Jean-Claude Trichet said the treaty should be changed to stop member states straying from common norms, implying the need for a closer union under which decisions could be imposed on errant countries. "In my view it is necessary to change the treaty to prevent one member state from straying and creating problems for all the others," he said. "To do this, one even needs to be able to impose decisions."

The Continent's top monetary policymaker, who will hand over the reins of the ECB to Italy's Mario Draghi at the end of this month, added that the eurozone's debt problems had come about because some members had not kept a sufficiently tight leash on their finances.

"We don't have a federal budget, we don't have a political federation so we have to fully respect the constraints and the mutual supervision rules that exist in the eurozone," Mr Trichet said in an interview on French radio.

"It is the case that in Europe we have a bigger problem than others and this is a problem of supervision and governance within the eurozone."

He did, however, add that even without a new treaty, changes to the current set of rules would be better applied in light of the crisis. "I think that the lesson of the cost of negligence, of the cost of lax management, is sufficiently potent that in future, rules ... will be followed much more strictly," he said.

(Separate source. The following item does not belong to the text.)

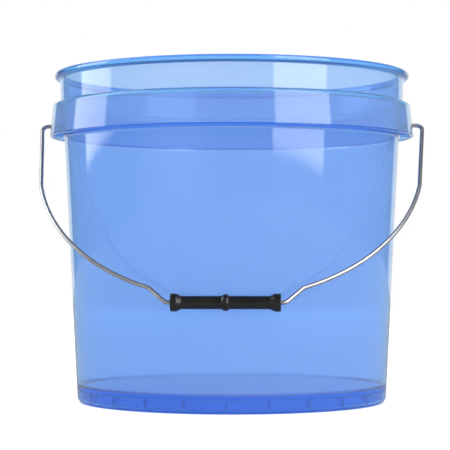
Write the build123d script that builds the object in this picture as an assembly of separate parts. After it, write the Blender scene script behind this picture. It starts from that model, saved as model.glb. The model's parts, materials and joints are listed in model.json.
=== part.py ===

The comments came after G20 finance ministers and central bankers stepped up the pressure on European leaders to solve the crisis. After meeting in Paris at the weekend, they said they expected the EU summit on 23 October should "decisively address the current challenges through a comprehensive plan". Highlighting the worries, the Japanese Finance minister, Jun Azumi, warned that if left unchecked, the crisis in Europe could affect growth in emerging markets.